Land and water surfaces warm and cool at different rates because of their different heat transfer properties. This differential heating produces differences in pressure, which in turn, cause movement of air in an attempt to regain balance. Cumulative differences in temperature and pressure develop broad areas of high and low pressure. Air tends to sink in high-pressure areas, flows to low-pressure areas at the surface, and then rises in the low-pressure areas thus resulting in vertical motion. The rising air expands as it rises and heat is lost.
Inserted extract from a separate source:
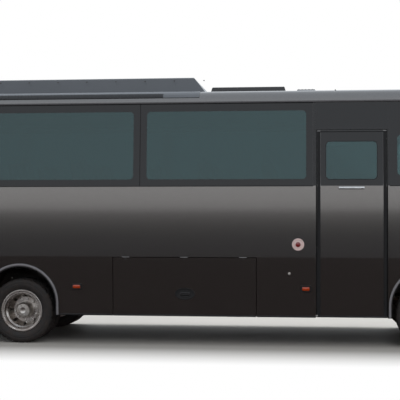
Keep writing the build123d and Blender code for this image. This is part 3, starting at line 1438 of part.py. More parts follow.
# Dashboard, under the windscreen and over the engine hump, and the steering wheel on its column
with BuildPart() as dash:
    with BuildSketch(Plane.XZ):
        with BuildLine():
            FilletPolyline(
                (DASH_X, HUMP_TOP_Z + SEAT_GAP), (DASH_X - DASH_LIP, HUMP_TOP_Z + DASH_H / 2),
                (DASH_X + DASH_LIP, HUMP_TOP_Z + DASH_H), (LENGTH / 2, HUMP_TOP_Z + DASH_H - DASH_LIP),
                (LENGTH / 2, HUMP_TOP_Z + SEAT_GAP), radius=SEAT_ROUND, close=True,
            )
        make_face()
    extrude(amount=inside - SEAT_GAP, both=True)
dash_room = join([nose_room, block((0, FRONT_JOINT_X + 1), (-inside, inside), (SKIRT_Z, CANTRAIL_Z))])
finish(overlap(dash.part, dash_room), "dashboard")
wheel_x, wheel_y, wheel_z = STEERING_WHEEL
column_tilt = Vector(math.cos(math.radians(COLUMN_TILT)), 0, -math.sin(math.radians(COLUMN_TILT)))
with BuildPart() as steering_wheel:
    with BuildSketch(Plane(origin=(wheel_x, wheel_y + STEERING_WHEEL_R, wheel_z),
                           z_dir=column_tilt.cross(Vector(0, 1, 0)))):
        Circle(STEERING_RIM_R)
    revolve(axis=Axis((wheel_x, wheel_y, wheel_z), column_tilt))
column_start = Vector(wheel_x, wheel_y, wheel_z)
spokes = [
    rod(
        column_start,
        column_start + Vector(0, STEERING_WHEEL_R, 0).rotate(Axis((0, 0, 0), column_tilt), turn),
        STEERING_RIM_R * 0.8,
    )
    for turn in (0, 180, 90)
]
column = rod(column_start - column_tilt * CLEAR / 3, column_start + column_tilt * COLUMN_L, COLUMN_R)
finish(
    join([steering_wheel.part, *spokes, column], [overlap(dash.part, dash_room)]), "steering_wheel"
)

# Mirrors on their arms, and the parked wipers
mirrors = []
for side in (RIGHT, LEFT):
    arm_from = (MIRROR_X - MIRROR_REACH, side * (HALF - 2 * CLEAR), MIRROR_Z + MIRROR_H / 2)
    arm_to = (MIRROR_X, side * MIRROR_Y, MIRROR_Z + MIRROR_H / 2 - CLEAR / 2)
    with BuildPart() as housing:
        with BuildSketch(Plane.YZ.offset(MIRROR_X - MIRROR_T / 2)):
            with Locations((side * MIRROR_Y, MIRROR_Z)):
                RectangleRounded(MIRROR_W, MIRROR_H, MIRROR_T / 2)
        extrude(amount=MIRROR_T, taper=MIRROR_TAPER)
    mirrors.append(join([housing.part, rod(arm_from, arm_to, MIRROR_ARM_R)], [nose]))
finish(join(mirrors), "mirrors")

glass_front = end_form(True, -WIPER_GAP)
wiper_room = join([end_form(True, -WIPER_GAP - WIPER_T)], [glass_front])
wipers = []
for pivot_y in WIPER_PIVOTS:
    with BuildPart() as sweep_shape:
        with BuildSketch(Plane.YZ.offset(FRONT_JOINT_X)):
            with Locations((pivot_y + WIPER_L / 2, WIPER_Z + WIPER_W)):
                Rectangle(WIPER_L, WIPER_W)
            with Locations((pivot_y, WIPER_Z)):
                Circle(WIPER_W)
            with BuildLine():
                Polyline(
                    (pivot_y, WIPER_Z - WIPER_W / 2), (pivot_y + WIPER_L / 2, WIPER_Z + WIPER_W),
                    (pivot_y + WIPER_L / 2, WIPER_Z + 1.4 * WIPER_W), (pivot_y, WIPER_Z + WIPER_W / 2),
                    close=True,
                )
            make_face()
        extrude(amount=LENGTH)
    with BuildPart() as pivot:
        with BuildSketch(Plane.YZ.offset(FRONT_JOINT_X)):
            with Locations((pivot_y, WIPER_Z)):
                Circle(WIPER_W / 2)
        extrude(amount=LENGTH)
    stem = overlap(join([end_form(True, -WIPER_GAP - WIPER_T)], [nose]), pivot.part)
    wipers.append(join([overlap(wiper_room, sweep_shape.part), stem]))
finish(join(wipers), "wipers")
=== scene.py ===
"""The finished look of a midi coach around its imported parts: paint, glass, tyres, seats, lamps and trim.

Metres. +X is forward, -Y is the passenger door side, +Z is up, and the ground is at zero.
"""

import math

import bmesh
import bpy
from mathutils import Matrix, Vector


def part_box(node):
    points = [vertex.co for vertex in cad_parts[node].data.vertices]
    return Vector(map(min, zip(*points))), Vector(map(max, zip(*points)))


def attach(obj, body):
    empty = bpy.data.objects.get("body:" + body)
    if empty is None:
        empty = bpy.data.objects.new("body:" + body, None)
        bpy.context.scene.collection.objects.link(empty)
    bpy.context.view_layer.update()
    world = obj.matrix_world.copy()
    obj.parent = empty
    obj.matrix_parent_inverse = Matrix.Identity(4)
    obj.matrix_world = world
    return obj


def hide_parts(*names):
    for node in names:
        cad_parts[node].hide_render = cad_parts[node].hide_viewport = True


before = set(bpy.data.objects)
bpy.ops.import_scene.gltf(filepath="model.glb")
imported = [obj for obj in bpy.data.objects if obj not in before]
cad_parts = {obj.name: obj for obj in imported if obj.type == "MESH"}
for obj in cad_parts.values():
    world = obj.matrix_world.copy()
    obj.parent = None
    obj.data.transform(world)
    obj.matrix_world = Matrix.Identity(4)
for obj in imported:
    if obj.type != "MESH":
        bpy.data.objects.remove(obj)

bl_info = {
    "name": "Midi coach finish",
    "version": (1, 0, 0),
    "blender": (4, 5, 0),
    "location": "View3D > Sidebar > Coach",
    "description": "Dresses a packed midi coach with paint, glass, tyres, seats, lamps and trim",
    "category": "Object",
}

RIGHT, LEFT = -1, 1

# Places on the coach, from its drawing: half of its width, heights and axles
HALF = 1.175
SKIRT_Z, CREASE_Z, SILL_Z, CANTRAIL_Z = 0.345, 1.040, 1.867, 2.838
SKIRT_TUCK, TUMBLEHOME = 0.028, 0.068
FRONT_AXLE, REAR_AXLE, AXLE_Z = 3.020, -1.780, 0.3835
WHEEL_PLANE, TWIN_SPACING = 0.985, 0.245
RIM_R, TYRE_R, BEAD_R = 0.245, 0.3835, 0.222
ROOF_Z = 3.040
ARCH_Z, ARCH_BEAD_R = 0.482, 0.4560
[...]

Understanding atmospheric stability is essential to predicting where how smoke from a prescribed burn will disburse and where it might go.

Air Masses and Fronts

An “Air Mass” is a large body of air that has assumed fairly uniform characteristics. They are classified according to their source region such as “Continental Polar” or Maritime Tropical”. They tend to lose or gain various properties depending on the type of surface over which they are traveling. A front is where two air masses meet. The cooler front, being denser, will push under a warmer front lifting it over the cooler air. A warm front, being lighter, will ride over the cooler air. The ascending air cools and forms clouds. A large difference in temperature, results in a more intense front. Turbulence, strong, gusty winds and possibly rain ahead of the front is the result.

Cold fronts move faster then warm fronts. The band of changing weather is narrow, winds shift in a clockwise direction and winds become stronger and gusty. A squall line could develop. Warm fronts are less distinct and the band of changing weather will last longer. Adding moisture or lifting air until the dew point is reached forms clouds. Clouds are also formed by thermal lifting (heated surface).